Configuration for Professional Presence
On camera, your chair's visual prominence and acoustic signature matter. Professional gaming posture requires upright spinal alignment, shoulders level, elbows at 90 degrees, and no excessive backrest angle tilting you backward. The chair should not dominate the camera frame; neutral or dark colorways, minimal graphics, and clean lines read as composed rather than juvenile.
Acoustic management is underrated: squeaks, creaks, or caster noise during repositioning are detected by microphones instantly. For quieter movement and floor protection, use our caster selection guide. Test for:
- Tight bolts and welds (no rattle)
- Smooth, quiet casters suitable for your floor type
- Smooth tilt and recline mechanisms with no binding or noise
Practical Setup Workflow: From Unboxing to Optimization
Step 1: Measure and Document Before assembly, record your anthropometric data and desk dimensions. This creates a baseline against which to evaluate fit.
Step 2: Assemble with Attention to Tolerances Tighten all bolts fully. Many comfort complaints stem from loose assemblies that degrade over weeks. Use provided tools; do not strip threads.
Step 3: Set Seat Height First Raise or lower the pneumatic cylinder so your feet rest flat on the floor and knees sit at 90 degrees. This is non-negotiable and takes 5 minutes but is often skipped.
Step 4: Adjust Lumbar Support For gaming sessions: firm support at your natural lumbar curve. For calls: dial back to neutral or mild support to flatten your silhouette.
Step 5: Position Armrests Height: elbows at 90 degrees with arms resting lightly. Width: narrow enough that shoulders feel relaxed, wide enough that thighs clear without squeeze. Angle: 0 degrees (parallel to desk) for calls, slight outward angle for gaming relaxation if available.
Step 6: Calibrate Tilt Tension and Lock Tilt tension should feel neither stiff nor loose; you should be able to recline with intention but not slide uncontrollably. For calls, lock the tilt mechanism to prevent any movement. For gaming, unlock and set tension mid-range.

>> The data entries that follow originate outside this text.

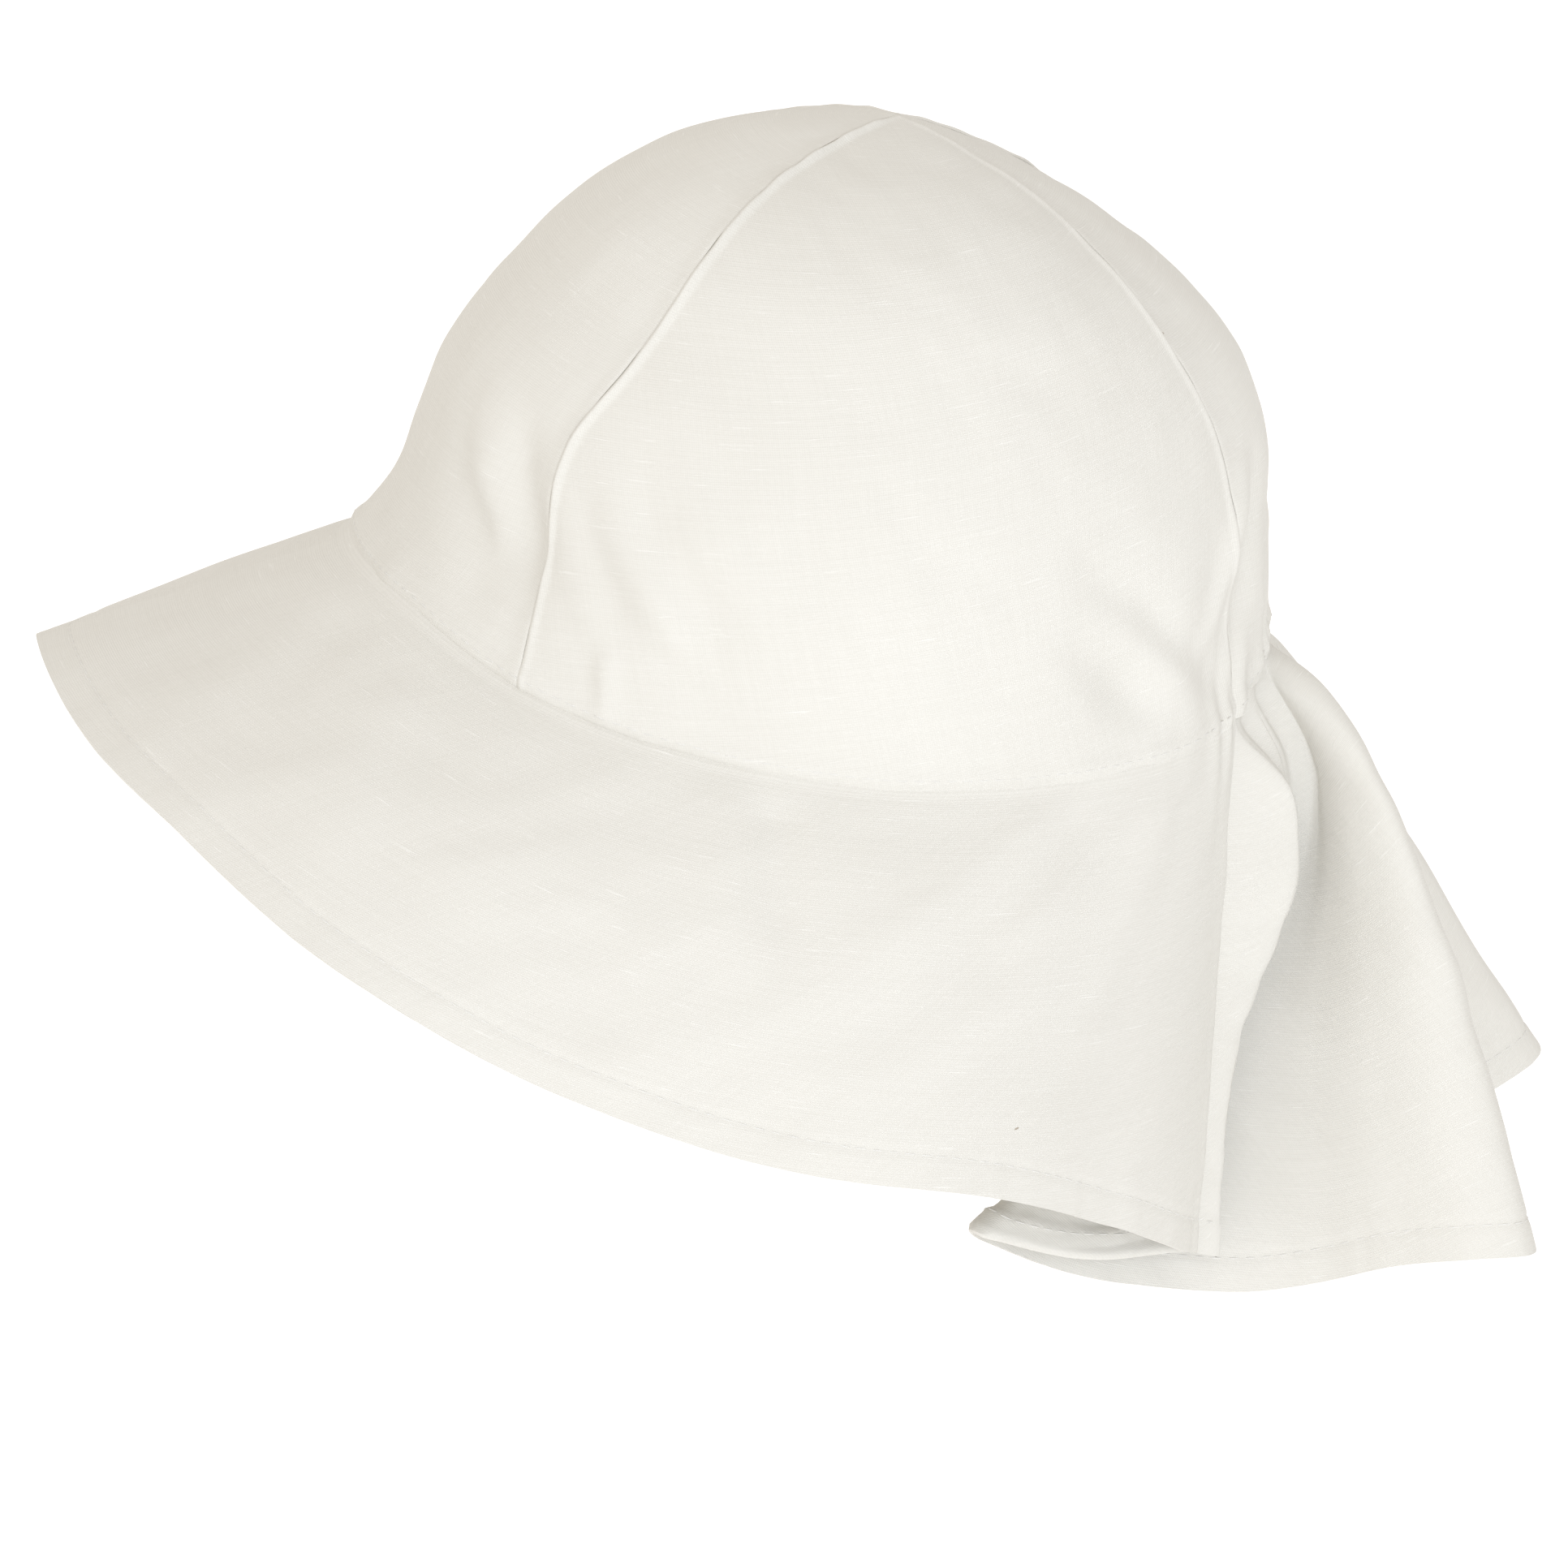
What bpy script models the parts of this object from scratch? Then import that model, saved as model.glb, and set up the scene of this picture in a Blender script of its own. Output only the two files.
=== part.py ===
"""A baby's linen sun hat, modelled as it keeps its form on a head.

The crown is four gores that meet at a soft point. A wide brim droops from the crown's seam all round the front and
the sides, and a neck flap, gathered at the nape, falls in deep folds behind. Metres, +Z up: the front is -Y, the
wearer's left is +X, and the origin is the middle of the crown's opening.
"""

import math

import bmesh
import bpy

MM = 0.001

# Sizes of the crown.
HEAD_HALF_LENGTH = 85 * MM
HEAD_HALF_WIDTH = 71 * MM
CROWN_HEIGHT = 87 * MM
APEX_BACK = 7 * MM
APEX_HOLE = 1.3 * MM
RING_DIP = 20.5 * MM

# Sizes of the brim and of the neck flap.
BRIM_WIDTH = 72 * MM
BRIM_SWELL = 4 * MM
FLAP_LENGTH = 110 * MM
FLAP_SEAM_AZIMUTH = 157
GATHER_DEPTH = 1.1 * MM
GATHER_COUNT = 8
GATHER_FADE = 0.16
POUCH_DEPTH = 14 * MM
POUCH_CENTRE = 0.24
POUCH_SPREAD = 0.26
POUCH_START = 0.08

# The cloth and its seams. A seam's gap keeps neighbouring pieces clear of each other.
CLOTH = 1.2 * MM
SEAM_GAP = 0.4 * MM
FLAP_GAP = SEAM_GAP + CLOTH / 2
FLAP_GAP_BACK = 0.8 * FLAP_GAP
FLAP_GAP_IN = 0.6 * FLAP_GAP
FULL_TURN = 360
WAVE_GROWTH = 1.5

# Faces across and down each piece.
GORE_FACES = (16, 13)
BACK_GORE_FACES = (10, 13)
BRIM_FACES = (50, 9)
FLAP_FACES = (88, 12)

# How far the crown's seam hangs below its front, as shares of RING_DIP, by azimuth in degrees from the front.
RING_ROWS = (
    # azimuth, dip
    (0, 0.00),
    (27, 0.20),
    (49, 0.60),
    (69, 0.85),
    (96, 1.00),
    (122, 0.95),
    (140, 0.87),
    (157, 0.68),
    (168, 0.35),
    (180, 0.16),
)

# The crown's sections from the seam up, as shares of its height and of the opening's radius.
CROWN_ROWS = (
    # height, front, side, back
    (0.00, 1.000, 1.000, 1.000),
    (0.13, 0.930, 1.005, 0.980),
    (0.27, 0.900, 0.985, 0.950),
    (0.41, 0.872, 0.935, 0.918),
    (0.54, 0.812, 0.865, 0.855),
    (0.66, 0.730, 0.775, 0.745),
    (0.77, 0.640, 0.680, 0.595),
    (0.86, 0.530, 0.550, 0.425),
    (0.92, 0.420, 0.400, 0.275),
    (0.96, 0.300, 0.235, 0.150),
    (0.985, 0.160, 0.110, 0.065),
    (1.00, 0.000, 0.000, 0.000),
)

# The gores' side seams, in degrees from the front, by share of the crown's height.
GORE_SEAM_ROWS = (
    # height, front_seam, back_seam
    (0.00, 49, 157),
    (0.20, 47, 155),
    (0.43, 45, 153),
    (0.60, 49, 151),
    (0.75, 51, 149),
    (1.00, 51, 149),
)

# Soft dents in the crown: place by azimuth and height share, half widths in the same units, depth as a share of the
# opening's half width.
DENT_ROWS = (
    # azimuth, height, half_azimuth, half_height, depth
    (36, 0.19, 12, 0.10, 0.045),
    (131, 0.17, 9, 0.12, 0.040),
    (150, 0.22, 7, 0.16, 0.030),
    (-120, 0.20, 14, 0.14, 0.035),
    (-40, 0.25, 11, 0.12, 0.030),
)

# The brim's hem, seen from the crown's seam at each azimuth, as shares of BRIM_WIDTH, and how much the cloth between
# them swells, as a share of BRIM_SWELL.
BRIM_ROWS = (
    # azimuth, forward, side, drop, swell
    (0, 0.742, 0.000, 0.385, 0.1),
    (20, 0.690, 0.274, 0.430, 0.3),
    (32, 0.590, 0.408, 0.460, 0.5),
    (45, 0.425, 0.525, 0.562, 0.8),
    (65, 0.220, 0.524, 0.712, 1.0),
    (90, 0.028, 0.500, 0.845, 1.0),
    (112, -0.058, 0.419, 0.935, 1.0),
    (135, -0.026, 0.344, 1.105, 0.6),
    (157, -0.018, 0.310, 1.325, 0.0),
)

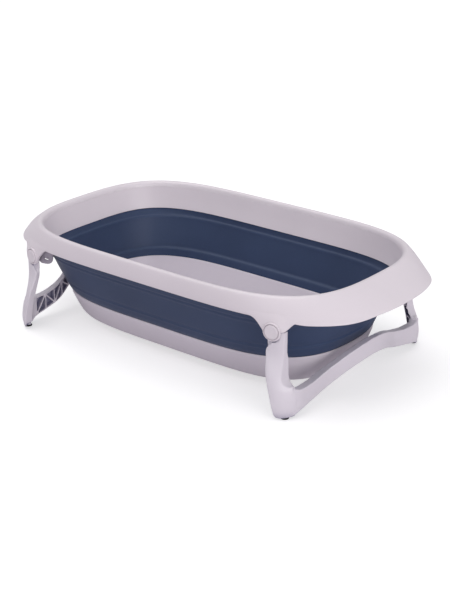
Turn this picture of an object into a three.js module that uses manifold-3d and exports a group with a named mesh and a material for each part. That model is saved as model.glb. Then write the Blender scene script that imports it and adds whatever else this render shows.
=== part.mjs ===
// Foldable baby bathtub, millimetres, +Z up, X along the tub, front towards -Y, feet on z = 0.
// Rest pose: unfolded. A hard rim, hard inner skirt, soft creased wall and hard base tray make
// the bowl; two bail-shaped leg frames swing on pins held in brackets under the rim.
import * as THREE from "three";
import { mergeVertices } from "three/addons/utils/BufferGeometryUtils.js";
import Module from "manifold-3d";

const wasm = await Module();
wasm.setup();

// ---------------------------------------------------------------- driving dimensions
const BOWL_SEGMENTS = 48; // points round every bowl outline
const RIM = { top: 207, edgeZ: 171, halfLength: 411, halfWidth: 219, lip: 2.6 };
const SKIRT = { bottomZ: 152.8, halfLength: 329.5, halfWidth: 195.5, wall: 2.5 };
const WALL = { thickness: 2.5, upperCreaseZ: 136.5, lowerCreaseZ: 77, endGap: 0.15 };
const TRAY = { lipZ: 72.5, seatZ: 63.5, underZ: 12, floorZ: 15 };
const DRAIN = { x: -222, r: 14, headR: 21, segments: 20 };
const PIVOT = { x: 284.5, z: 150, r: 4, holeR: 4.1, segments: 16 };
// Distances from the tub's long centre plane at each hinge, from the tub outwards
const LAYER = {
  cheekIn: 195.6,
  cheekOut: 198.6,
  armIn: 198.9,
  tongueOut: 202.3,
  plateIn: 202.5,
  bossOut: 207.2,
};
// Radii about the pivot: bracket boss, leg edge clearing the boss, leg tongue behind it, cap
const HINGE_R = { boss: 15.5, scallop: 17.3, tongue: 12.4, cap: 12.5 };
const SCREWS = [
  { name: "inner", x: 252, z: 175 },
  { name: "outer", x: 291.5, z: 165.4 },
];
const SCREW = { shankR: 1.5, holeR: 1.62, headR: 3.4, length: 8.2, segments: 8 };
const PIN_HEAD_R = 6.4;
const HEAD = { seat: 0.1, top: 2 }; // pin and screw heads, measured inwards from the cheek
const FOOT = { x: 311, y: 202, r: 7.2, height: 2.9, plugR: 3.4, plugTop: 8.5, segments: 16 };
// Parts are modelled at the front right and mirrored by these signs
const CORNERS = [
  { corner: "front_right", signX: 1, signY: 1 },
  { corner: "back_right", signX: 1, signY: -1 },
  { corner: "front_left", signX: -1, signY: 1 },
  { corner: "back_left", signX: -1, signY: -1 },
];

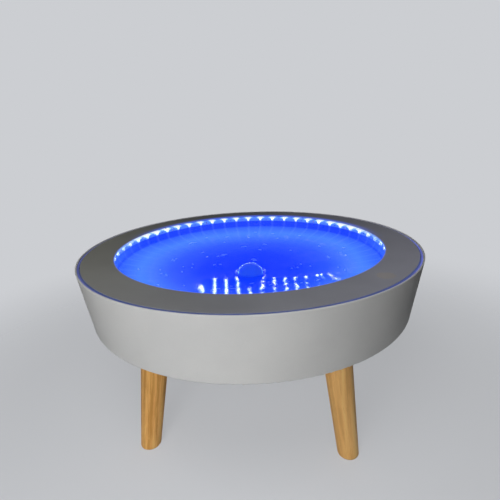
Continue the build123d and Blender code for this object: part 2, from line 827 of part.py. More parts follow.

Step 7: Monitor for Hotspots During First 3-Hour Session Pay attention to any pressure concentration behind the thighs, lower back, or shoulders. Minor discomfort often resolves after breaking in foam (24-72 hours). Acute hotspots or numbness suggest geometry mismatch.
Data-Driven Iteration and Further Exploration
Your initial setup is a hypothesis, not a solution. Track comfort objectively over the first two weeks: note session duration, pressure hotspots (if any), thermal comfort, and postural ease. Micro-adjustments (seat depth spacers, armrest angle, lumbar firmness) can resolve most issues without chair replacement.
If hotspots persist, investigate adjustable seat depth or consider a different base model. If thermal buildup occurs despite mesh materials, you may need a hybrid fabric with higher airflow or a cooling pad. If upright posture feels unsupported during calls, a firmer lumbar or backrest adjustment may help.
The goal is reproducible, measurable comfort across both gaming and professional modes. Spend time understanding your chair's full range of adjustability. Read the manual completely. Join communities sharing long-session testing protocols and real-world feedback from users matching your anthropometrics and use case. Your chair is a variable-controlled system; treat it as such, and the data will reveal the optimal configuration.